愛の落日

愛の落日

The Quiet American

2004年8月27日 丸の内 丸ビルホールにて(試写会)

(2003年:アメリカ:101分:監督 フィリップ・ノイス)

『裸足の1500マイル』の監督フィリップ・ノイス、撮影(あの)クリストファー・ドイルのコンビ、再びであります。

原作はグレアム・グリーン、製作はシドニー・ポラック、アンソニー・ミンゲラ他・・・実に地味で静謐で美しくも残酷な映画です。

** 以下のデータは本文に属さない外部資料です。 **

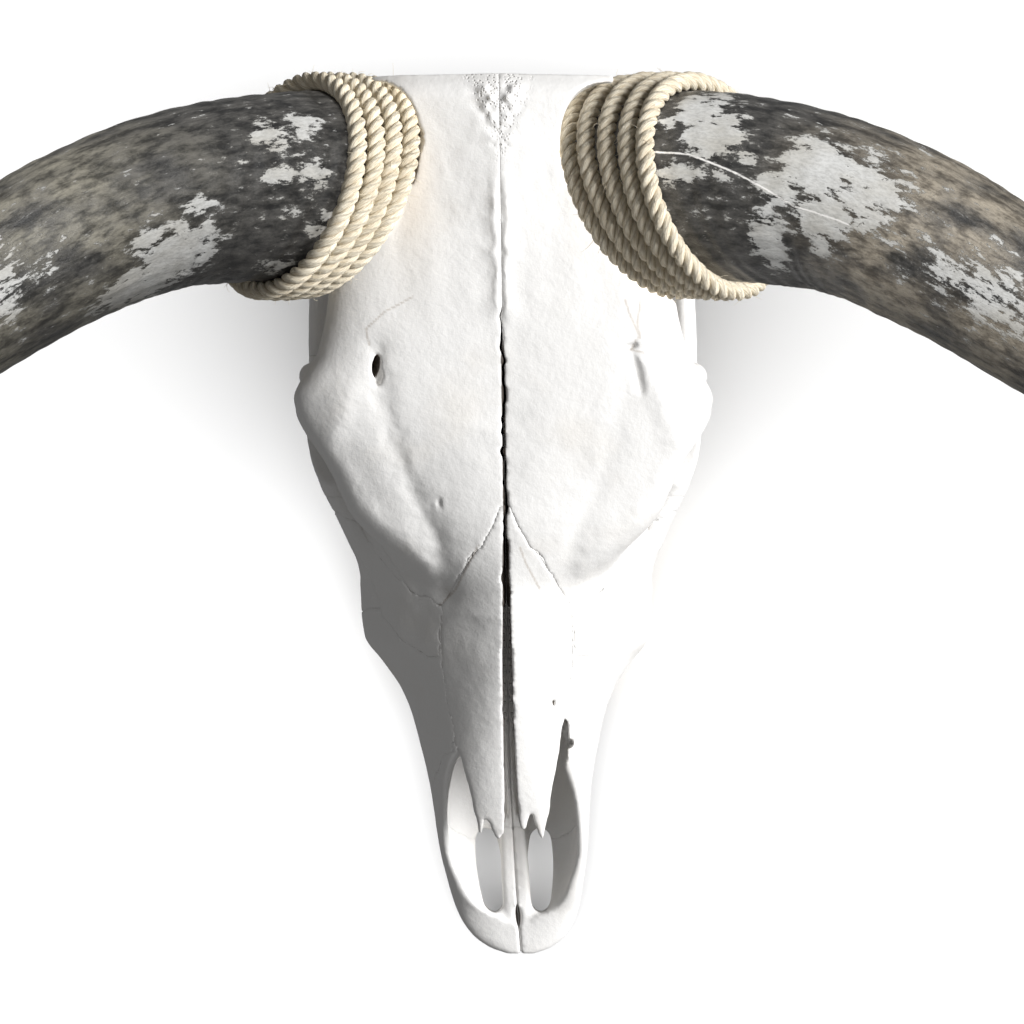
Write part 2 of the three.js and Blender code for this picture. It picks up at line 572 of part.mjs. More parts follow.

1952年のフランス占領下ベトナムのハノイを舞台にした英国人ジャーナリスト(マイケル・ケイン)と医師団としてやってきたアメリカ人(ブレンダン・フレイザー)の静かな対決。それは美しいベトナム人女性をめぐっての三角関係にとどまらず、ベトナムをはさんだ欧米諸国のにらみあい、さぐりあいの姿をあぶりだしています。

「人」になぞらえて「国」を描くのがいかにも原作がっていう感じですが、それがマイケル・ケインのイギリス、ブレンダン・フレイザーのアメリカというキャスティングが上手いですね。初老で海千山千のジャーナリストと若くて血気さかんで意欲に燃える青年。その対比と、2人の間にはさまれてしまうベトナム人女性のはかなさ、哀しさが、とても奥深い美しい情景でもって綴られるという風情がいいです。

もちろんベトナム戦争に突入する直前の政局不安定な時代ですから、危険な、残酷悲惨な描写も出てくるのですが、あくまで「欧米人から見たベトナム」という高慢な空気が常にあるので全体的には静かながらも緊張感あふれている所がいいです。

原題のQuiet American(おとなしいアメリカ人)というのは、ブレンダン・フレイザーのことなのですが、この表現が後になって効いてくるサスペンスの要素もあります。今回はいいですね、ブレンダン君。安心しました。(あまり心配させないで欲しい~)

しかしこの『愛の落日』って陳腐な邦題ですね~。なんのことだかさっぱりわからないし、観てみると全然違う~ってちょっと怒りますよ、私。